In 2007, the resulting paper ran under the title “Axiomatic Characterization of Ordinary Differential Cohomology.”
“It’s very hard to explain,” Dr. Simons said after a few tries. “But we solved it.”
Dr. Sullivan said that Dr. Simons, in his career, had made a series of seminal contributions and that an early one “revolutionized the consciousness of later generations.” He added that in May 2013, to celebrate Dr. Simons’s 75th birthday, four American math and science luminaries gave lectures about fields he had advanced.
Forbes magazine ranks him as the world’s 93rd richest person — ahead of Eric Schmidt of Google and Elon Musk of Tesla Motors, among others — and in 2010, he and his wife were among the first billionaires to sign the Giving Pledge, promising to devote “the great majority” of their wealth to philanthropy.
Of late, Dr. Simons said, his giving had accelerated, adding that he was particularly proud of Math for America. It awards stipends and scholarships of up to $100,000 to train high school math and science teachers and to supplement their regular salaries. The corps is expanding to 1,100 teachers, mainly in New York City, but also in Boston, Los Angeles and elsewhere.
His passion, however, is basic research — the risky, freewheeling type. He recently financed new telescopes in the Chilean Andes that will look for faint ripples of light from the Big Bang, the theorized birth of the universe.

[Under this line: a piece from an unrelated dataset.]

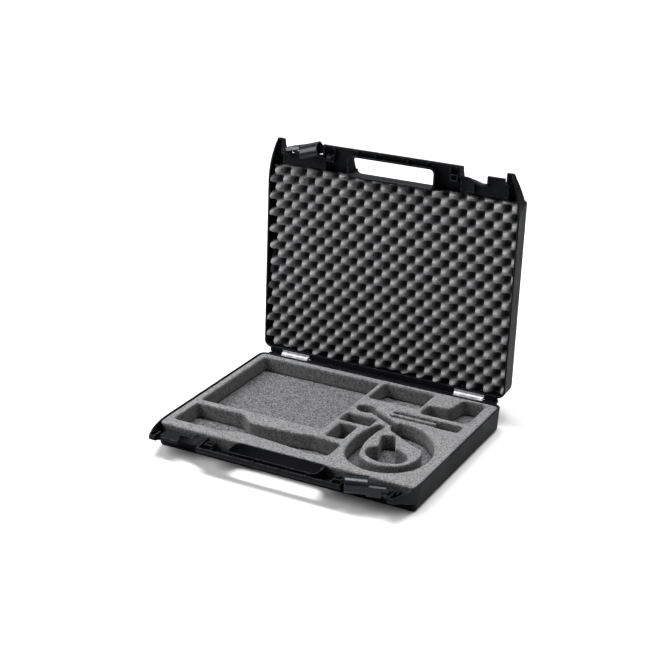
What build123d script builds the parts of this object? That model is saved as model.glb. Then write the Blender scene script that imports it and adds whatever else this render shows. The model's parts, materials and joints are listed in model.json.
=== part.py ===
from build123d import *
import math
import os

os.makedirs("parts", exist_ok=True)

# Carrying case with two like half shells, open at the angle of its hinge stop.
# X runs along the width, Y from the handle at the front to the hinges at the back, Z up.
# The origin is in the middle of the base's underside, which lies on Z = 0.
# Both shells are one moulding: the lid is the base turned half round about the Y axis
# through the parting plane, so each has its latch at one end and its catch at the other.

# Box of one half shell; its sides and front lean in towards the floor
box_width = 438.0
box_depth = 319.0
shell_height = 40.6
wall = 2.6
floor_thickness = 2.8
side_draft = 2.7
front_draft = 3.0
rear_corner_radius = 12.0
front_corner_radius = 6.0
bottom_edge_radius = 6.0
part_gap = 0.15
held_gap = 0.02

# Handle zone ahead of the box; places along X are measured in from the box's side
front_reach = 43.5
front_height = 10.0
trough_depth = 26.0
bar_end_in = 99.0
bar_edge_radius = 6.0
ear_inner_in = 25.5
ear_curve_start = 31.5
ear_curve_radius = 180.0

# Hand hole and its raised frame
hole_length = 139.0
hole_depth = 26.5
hole_draft = 4.0
hole_corner_radius = 7.0
frame_wall = 2.4
frame_drop = 1.2

# Latch, drawn closed, and where it turns
latch_pivot_side_in = 33.5
latch_pivot_in = 18.0
latch_face_ahead = 5.0
latch_free_end_in = 94.0
latch_tail = 4.5
latch_plate = 2.6
latch_block_length = 32.5
latch_kink = 4.0
latch_jaw_depth = 20.5
latch_jaw_slope = 6.0
latch_jaw_bow = 1.8
latch_jaw_thickness = 2.2
latch_flange_thickness = 2.0
latch_arm_top = 5.0
latch_rail_deep = 7.5
latch_rail_shallow = 6.0
latch_neck = 7.5
latch_fit = 0.3
latch_pin_radius = 1.5
latch_pin_clearance = 0.08
knuckle_radius = 4.6
lug_thickness = 2.6
base_latch_rest = 14.0
lid_latch_rest = 14.0

# Lip that the latch clamps, the seat of the other latch's arm, and the locating peg and socket
own_lip_in = 17.5
lug_wall_in = 23.5
lug_wall_side_in = 44.0
catch_lip_in_near = 16.0
catch_lip_in_far = 23.6
lip_flat = 9.0
lip_bevel = 5.0
catch_tab_side_near = 30.0
catch_tab_side_far = 58.5
catch_tab_in = 10.8
catch_seat_in = 21.6
bay_rear_in = 39.5
peg_side_in = 111.5
peg_in = 20.5
peg_length = 8.0
peg_width = 6.0
peg_rise = 4.0
peg_chamfer = 1.0
peg_fit = 0.5
socket_wall = 2.0
rib_places = (28.0, 60.0, 100.0)
rib_thickness = 1.8
rib_drop = 3.0
scoop_radius = 20.0
scoop_sink = 4.0
scoop_side_in = 88.0
scoop_length = 22.0

# Hinges
hinge_behind = 7.5
hinge_side_in = 60.5
hinge_length = 50.0
hinge_plate = 2.0
hinge_plate_height = 19.0
hinge_plate_corner = 3.0
hinge_barrel_radius = 3.3
hinge_pin_radius = 1.5
hinge_pin_clearance = 0.06
hinge_knuckles = 5
hinge_gap = 0.3
hinge_leaf_clearance = 0.4
rivet_radius = 1.6
rivet_head_radius = 3.4
rivet_head_height = 1.3
rivet_spread = 32.0
rivet_below = 11.5
rear_rim_clearance = 0.5
rear_rim_thickness = 2.4
rear_hook_reach = 2.5
rear_hook_drop = 3.0
open_angle = 92.4

# Foam
foam_gap = 0.5
foam_top_drop = 0.4
pad_thickness = 10.0
crate_pitch_x = 29.5
crate_pitch_y = 28.2
crate_turn = 3.9
crate_peak_side_in = 49.5
crate_peak_front_in = 8.0
crate_half_height = 8.5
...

The afternoon of the interview, he planned to speak to Stanford physicists eager to detect the axion, a ghostly particle thought to permeate the cosmos but long stuck in theoretical limbo. Their endeavor “could be very exciting,” he said, his mood palpable, like that of a kid in a candy store.
For all his self-deprecations, Dr. Simons does credit himself with a contemplative quality that seems to lie behind many of his accomplishments.
“I wasn’t the fastest guy in the world,” Dr. Simons said of his youthful math enthusiasms. “I wouldn’t have done well in an Olympiad or a math contest. But I like to ponder. And pondering things, just sort of thinking about it and thinking about it, turns out to be a pretty good approach.”